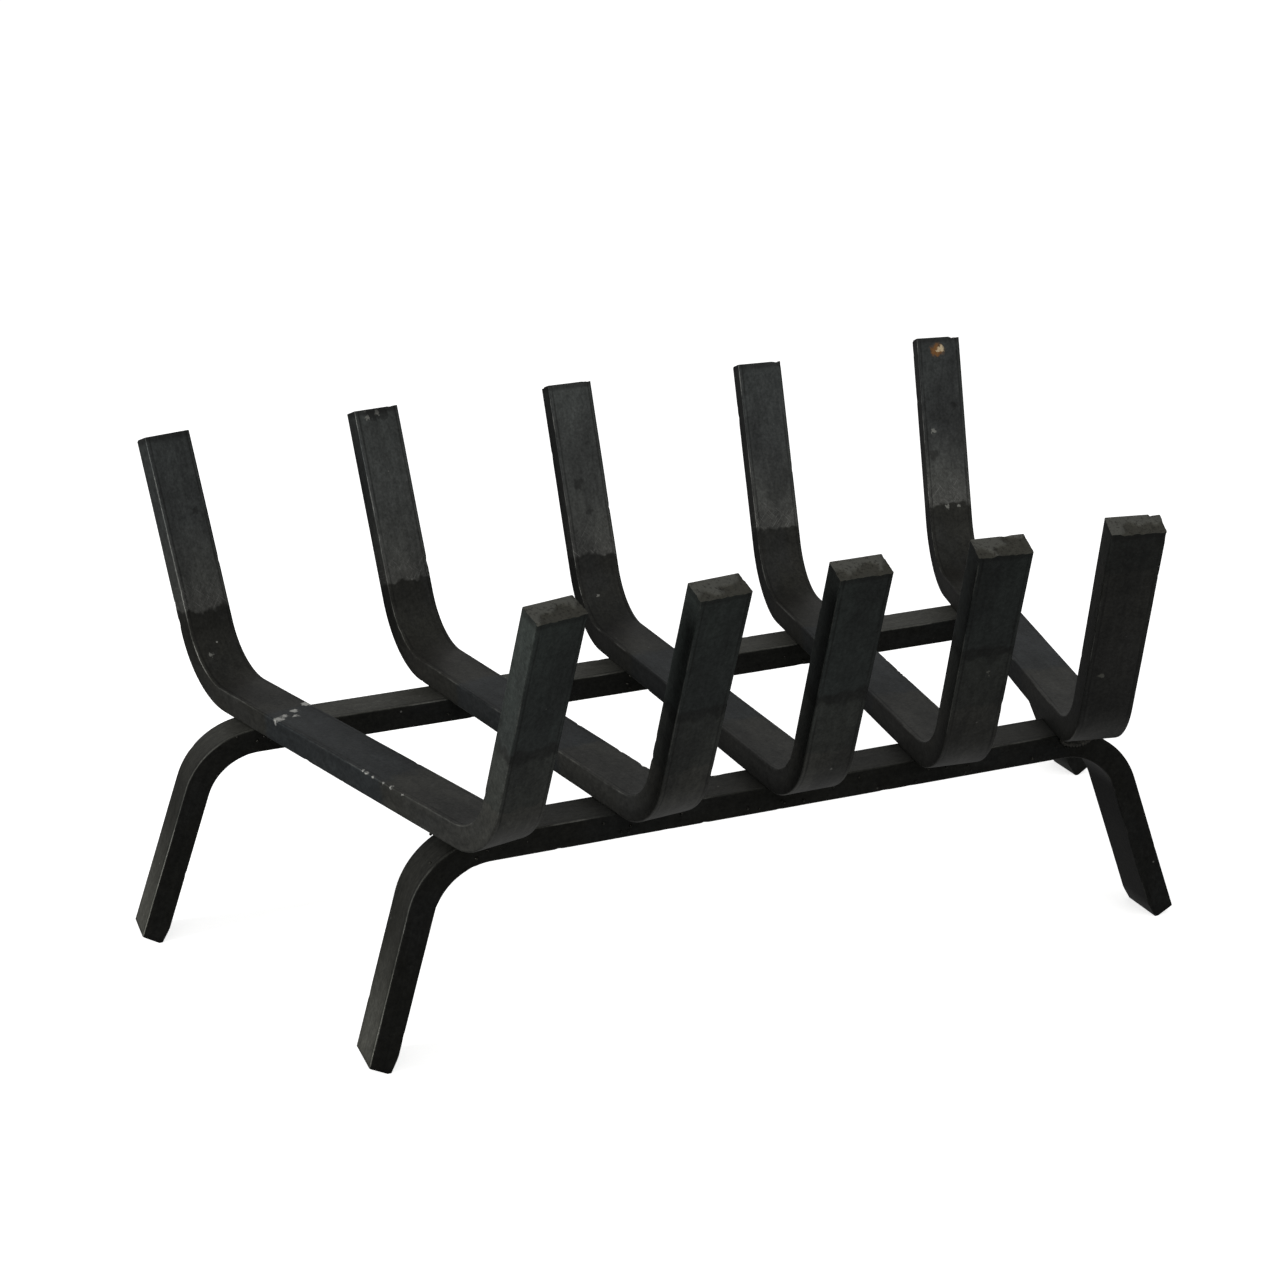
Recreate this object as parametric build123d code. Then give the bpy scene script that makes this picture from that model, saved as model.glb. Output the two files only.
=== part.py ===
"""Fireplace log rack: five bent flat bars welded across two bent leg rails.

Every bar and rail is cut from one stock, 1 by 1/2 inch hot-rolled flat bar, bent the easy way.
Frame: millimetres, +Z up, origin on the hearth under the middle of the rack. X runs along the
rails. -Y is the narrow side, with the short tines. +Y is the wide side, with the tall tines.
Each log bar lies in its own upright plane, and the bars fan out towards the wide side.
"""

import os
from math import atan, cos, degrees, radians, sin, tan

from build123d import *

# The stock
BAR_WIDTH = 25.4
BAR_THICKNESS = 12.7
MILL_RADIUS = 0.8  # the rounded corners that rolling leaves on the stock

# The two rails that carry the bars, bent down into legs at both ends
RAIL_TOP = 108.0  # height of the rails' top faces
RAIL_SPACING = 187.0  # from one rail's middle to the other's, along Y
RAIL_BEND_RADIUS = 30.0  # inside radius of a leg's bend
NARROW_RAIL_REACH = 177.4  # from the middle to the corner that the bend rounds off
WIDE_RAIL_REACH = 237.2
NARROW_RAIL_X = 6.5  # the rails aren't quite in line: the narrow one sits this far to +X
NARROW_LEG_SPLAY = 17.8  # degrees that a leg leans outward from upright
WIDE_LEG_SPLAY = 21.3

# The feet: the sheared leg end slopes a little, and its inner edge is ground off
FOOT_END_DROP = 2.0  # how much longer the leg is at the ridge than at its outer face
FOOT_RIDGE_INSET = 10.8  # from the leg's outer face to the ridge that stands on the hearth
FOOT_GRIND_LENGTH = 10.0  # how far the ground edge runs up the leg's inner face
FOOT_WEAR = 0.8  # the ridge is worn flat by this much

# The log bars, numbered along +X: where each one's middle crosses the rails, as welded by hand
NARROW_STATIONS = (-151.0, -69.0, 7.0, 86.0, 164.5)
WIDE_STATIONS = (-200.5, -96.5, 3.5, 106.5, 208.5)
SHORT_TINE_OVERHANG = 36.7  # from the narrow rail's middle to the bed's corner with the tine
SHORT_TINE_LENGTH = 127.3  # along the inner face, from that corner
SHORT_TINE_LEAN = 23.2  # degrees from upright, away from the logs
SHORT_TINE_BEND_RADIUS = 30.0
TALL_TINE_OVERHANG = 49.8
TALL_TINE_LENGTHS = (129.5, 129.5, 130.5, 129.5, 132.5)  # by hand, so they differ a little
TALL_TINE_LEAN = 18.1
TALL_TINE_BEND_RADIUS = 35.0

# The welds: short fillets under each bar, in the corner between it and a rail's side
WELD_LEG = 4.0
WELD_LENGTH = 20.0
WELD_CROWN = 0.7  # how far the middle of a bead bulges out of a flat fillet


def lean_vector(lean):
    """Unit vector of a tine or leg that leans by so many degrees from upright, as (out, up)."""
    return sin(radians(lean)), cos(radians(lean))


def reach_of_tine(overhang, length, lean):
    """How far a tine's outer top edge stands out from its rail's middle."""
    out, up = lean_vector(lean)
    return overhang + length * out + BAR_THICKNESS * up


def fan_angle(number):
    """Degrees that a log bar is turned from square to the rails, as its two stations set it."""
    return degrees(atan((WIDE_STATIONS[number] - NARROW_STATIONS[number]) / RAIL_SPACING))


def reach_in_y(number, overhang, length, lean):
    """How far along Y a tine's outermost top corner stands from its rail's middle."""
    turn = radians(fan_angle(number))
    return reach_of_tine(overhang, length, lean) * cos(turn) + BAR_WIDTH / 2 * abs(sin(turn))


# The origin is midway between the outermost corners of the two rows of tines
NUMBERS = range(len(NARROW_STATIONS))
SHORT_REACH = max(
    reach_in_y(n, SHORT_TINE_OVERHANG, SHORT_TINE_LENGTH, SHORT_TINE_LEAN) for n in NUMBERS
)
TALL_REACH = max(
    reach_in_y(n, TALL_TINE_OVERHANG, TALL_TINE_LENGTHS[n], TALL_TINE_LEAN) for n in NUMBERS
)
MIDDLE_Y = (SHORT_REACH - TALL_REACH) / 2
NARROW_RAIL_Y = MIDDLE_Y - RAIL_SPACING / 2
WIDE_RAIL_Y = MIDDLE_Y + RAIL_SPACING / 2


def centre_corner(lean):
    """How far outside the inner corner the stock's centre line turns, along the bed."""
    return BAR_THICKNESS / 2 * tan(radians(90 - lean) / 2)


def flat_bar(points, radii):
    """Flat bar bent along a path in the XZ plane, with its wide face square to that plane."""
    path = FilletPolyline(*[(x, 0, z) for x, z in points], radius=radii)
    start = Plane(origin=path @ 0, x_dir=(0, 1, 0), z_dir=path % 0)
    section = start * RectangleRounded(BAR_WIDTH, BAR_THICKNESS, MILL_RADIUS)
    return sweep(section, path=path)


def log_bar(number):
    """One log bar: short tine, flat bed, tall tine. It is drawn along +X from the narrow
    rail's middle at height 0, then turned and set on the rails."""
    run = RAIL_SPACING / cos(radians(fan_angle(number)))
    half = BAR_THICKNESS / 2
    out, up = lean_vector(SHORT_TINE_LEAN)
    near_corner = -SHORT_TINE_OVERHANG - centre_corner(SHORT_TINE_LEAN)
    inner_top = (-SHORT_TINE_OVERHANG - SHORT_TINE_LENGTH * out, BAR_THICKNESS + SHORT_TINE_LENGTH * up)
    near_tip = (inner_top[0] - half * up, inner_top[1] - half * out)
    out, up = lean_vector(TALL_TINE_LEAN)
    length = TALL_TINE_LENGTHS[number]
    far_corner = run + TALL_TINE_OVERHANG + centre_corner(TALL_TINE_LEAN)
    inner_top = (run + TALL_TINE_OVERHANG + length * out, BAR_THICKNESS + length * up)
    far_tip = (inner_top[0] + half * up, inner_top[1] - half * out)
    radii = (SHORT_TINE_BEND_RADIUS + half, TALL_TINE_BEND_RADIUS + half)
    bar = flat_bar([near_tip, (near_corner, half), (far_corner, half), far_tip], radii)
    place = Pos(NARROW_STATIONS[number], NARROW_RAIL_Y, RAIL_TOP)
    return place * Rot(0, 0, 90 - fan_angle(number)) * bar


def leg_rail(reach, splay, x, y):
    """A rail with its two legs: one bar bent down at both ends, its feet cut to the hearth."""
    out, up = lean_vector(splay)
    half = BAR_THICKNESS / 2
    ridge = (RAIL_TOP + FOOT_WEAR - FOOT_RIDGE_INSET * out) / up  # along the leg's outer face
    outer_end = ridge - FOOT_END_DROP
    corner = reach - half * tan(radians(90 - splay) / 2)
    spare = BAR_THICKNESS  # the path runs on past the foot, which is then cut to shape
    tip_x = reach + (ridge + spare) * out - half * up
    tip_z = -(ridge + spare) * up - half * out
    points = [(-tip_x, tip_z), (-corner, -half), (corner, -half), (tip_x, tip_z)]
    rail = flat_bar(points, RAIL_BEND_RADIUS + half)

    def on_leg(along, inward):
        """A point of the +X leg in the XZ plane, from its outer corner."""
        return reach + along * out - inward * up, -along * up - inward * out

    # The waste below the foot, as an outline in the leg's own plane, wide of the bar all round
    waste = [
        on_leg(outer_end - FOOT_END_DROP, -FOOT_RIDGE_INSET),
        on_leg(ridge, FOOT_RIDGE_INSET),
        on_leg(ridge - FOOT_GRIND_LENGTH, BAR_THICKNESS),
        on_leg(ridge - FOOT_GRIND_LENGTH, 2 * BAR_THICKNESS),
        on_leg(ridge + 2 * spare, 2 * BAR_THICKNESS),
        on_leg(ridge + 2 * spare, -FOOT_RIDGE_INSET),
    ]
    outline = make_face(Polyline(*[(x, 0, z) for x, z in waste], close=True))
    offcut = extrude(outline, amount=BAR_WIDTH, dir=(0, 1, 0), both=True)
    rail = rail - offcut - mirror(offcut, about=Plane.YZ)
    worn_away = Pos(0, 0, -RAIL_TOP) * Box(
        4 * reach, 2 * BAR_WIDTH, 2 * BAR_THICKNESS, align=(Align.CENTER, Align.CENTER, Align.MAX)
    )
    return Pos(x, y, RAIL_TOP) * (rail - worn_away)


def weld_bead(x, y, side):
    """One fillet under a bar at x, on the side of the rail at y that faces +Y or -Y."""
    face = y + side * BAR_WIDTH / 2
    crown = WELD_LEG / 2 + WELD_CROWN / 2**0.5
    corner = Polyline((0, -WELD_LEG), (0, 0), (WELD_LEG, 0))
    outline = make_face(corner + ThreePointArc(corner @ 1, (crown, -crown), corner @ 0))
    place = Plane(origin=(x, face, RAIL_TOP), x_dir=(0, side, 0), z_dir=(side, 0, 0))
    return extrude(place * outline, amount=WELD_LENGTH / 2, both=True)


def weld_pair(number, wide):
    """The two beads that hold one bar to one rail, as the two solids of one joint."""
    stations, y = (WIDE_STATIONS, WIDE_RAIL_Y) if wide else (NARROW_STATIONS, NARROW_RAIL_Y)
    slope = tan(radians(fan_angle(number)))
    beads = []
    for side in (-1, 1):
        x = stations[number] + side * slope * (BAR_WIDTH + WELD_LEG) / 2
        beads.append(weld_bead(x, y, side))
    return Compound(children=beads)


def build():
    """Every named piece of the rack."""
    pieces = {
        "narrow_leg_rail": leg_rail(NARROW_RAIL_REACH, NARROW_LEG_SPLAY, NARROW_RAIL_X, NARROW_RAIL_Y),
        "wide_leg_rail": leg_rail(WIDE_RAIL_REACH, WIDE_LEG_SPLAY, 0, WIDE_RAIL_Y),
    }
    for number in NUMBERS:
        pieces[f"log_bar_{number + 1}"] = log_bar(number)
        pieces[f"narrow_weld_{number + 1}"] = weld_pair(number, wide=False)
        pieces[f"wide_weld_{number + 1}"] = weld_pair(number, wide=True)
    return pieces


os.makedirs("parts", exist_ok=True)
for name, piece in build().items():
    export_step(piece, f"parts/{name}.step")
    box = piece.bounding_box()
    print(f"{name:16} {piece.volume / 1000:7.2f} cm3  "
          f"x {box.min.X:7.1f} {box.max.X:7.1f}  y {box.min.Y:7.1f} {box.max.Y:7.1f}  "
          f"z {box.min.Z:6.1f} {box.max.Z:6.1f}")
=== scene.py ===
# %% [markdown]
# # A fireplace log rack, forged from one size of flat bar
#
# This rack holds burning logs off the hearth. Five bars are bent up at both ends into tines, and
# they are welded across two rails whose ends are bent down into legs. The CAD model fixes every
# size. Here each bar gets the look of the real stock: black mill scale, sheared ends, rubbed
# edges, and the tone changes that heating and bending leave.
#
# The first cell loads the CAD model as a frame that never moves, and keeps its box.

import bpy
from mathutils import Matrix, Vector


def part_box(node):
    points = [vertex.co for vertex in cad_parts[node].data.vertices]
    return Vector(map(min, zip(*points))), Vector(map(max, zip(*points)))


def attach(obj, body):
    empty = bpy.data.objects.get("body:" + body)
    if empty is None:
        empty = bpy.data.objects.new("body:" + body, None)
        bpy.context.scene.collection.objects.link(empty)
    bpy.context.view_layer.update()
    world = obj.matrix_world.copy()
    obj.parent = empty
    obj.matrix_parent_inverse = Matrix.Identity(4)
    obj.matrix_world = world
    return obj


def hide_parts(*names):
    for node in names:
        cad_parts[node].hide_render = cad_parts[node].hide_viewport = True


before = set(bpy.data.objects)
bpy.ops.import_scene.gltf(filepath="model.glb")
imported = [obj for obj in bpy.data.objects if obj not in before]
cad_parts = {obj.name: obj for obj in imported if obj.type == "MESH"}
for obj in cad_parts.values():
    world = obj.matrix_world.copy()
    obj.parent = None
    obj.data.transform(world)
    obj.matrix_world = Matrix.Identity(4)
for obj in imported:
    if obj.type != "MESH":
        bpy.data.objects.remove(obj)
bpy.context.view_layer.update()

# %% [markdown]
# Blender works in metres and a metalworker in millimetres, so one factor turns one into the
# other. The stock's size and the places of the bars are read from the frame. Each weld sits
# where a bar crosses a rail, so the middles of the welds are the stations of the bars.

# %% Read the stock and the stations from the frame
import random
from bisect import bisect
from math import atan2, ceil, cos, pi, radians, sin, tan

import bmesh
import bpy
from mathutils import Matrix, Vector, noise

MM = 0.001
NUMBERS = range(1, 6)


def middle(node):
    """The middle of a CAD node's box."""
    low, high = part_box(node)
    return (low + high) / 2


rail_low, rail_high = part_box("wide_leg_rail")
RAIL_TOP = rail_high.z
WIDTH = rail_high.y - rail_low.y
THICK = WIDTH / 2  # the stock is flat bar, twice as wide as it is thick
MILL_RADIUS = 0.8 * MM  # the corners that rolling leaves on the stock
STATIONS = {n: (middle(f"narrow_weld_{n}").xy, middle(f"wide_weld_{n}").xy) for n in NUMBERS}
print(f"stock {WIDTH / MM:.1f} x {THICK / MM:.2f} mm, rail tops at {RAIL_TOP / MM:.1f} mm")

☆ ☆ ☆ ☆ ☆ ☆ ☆

Output exactly one stretch of the listing: from the line containing "box = piece.bounding_box()" through the line containing "cad_parts[node].hide_render = cad_parts[node].hide_viewport", both end lines included.

- [THE ANSWER]
    box = piece.bounding_box()
    print(f"{name:16} {piece.volume / 1000:7.2f} cm3  "
          f"x {box.min.X:7.1f} {box.max.X:7.1f}  y {box.min.Y:7.1f} {box.max.Y:7.1f}  "
          f"z {box.min.Z:6.1f} {box.max.Z:6.1f}")
=== scene.py ===
# %% [markdown]
# # A fireplace log rack, forged from one size of flat bar
#
# This rack holds burning logs off the hearth. Five bars are bent up at both ends into tines, and
# they are welded across two rails whose ends are bent down into legs. The CAD model fixes every
# size. Here each bar gets the look of the real stock: black mill scale, sheared ends, rubbed
# edges, and the tone changes that heating and bending leave.
#
# The first cell loads the CAD model as a frame that never moves, and keeps its box.

import bpy
from mathutils import Matrix, Vector


def part_box(node):
    points = [vertex.co for vertex in cad_parts[node].data.vertices]
    return Vector(map(min, zip(*points))), Vector(map(max, zip(*points)))


def attach(obj, body):
    empty = bpy.data.objects.get("body:" + body)
    if empty is None:
        empty = bpy.data.objects.new("body:" + body, None)
        bpy.context.scene.collection.objects.link(empty)
    bpy.context.view_layer.update()
    world = obj.matrix_world.copy()
    obj.parent = empty
    obj.matrix_parent_inverse = Matrix.Identity(4)
    obj.matrix_world = world
    return obj


def hide_parts(*names):
    for node in names:
        cad_parts[node].hide_render = cad_parts[node].hide_viewport = True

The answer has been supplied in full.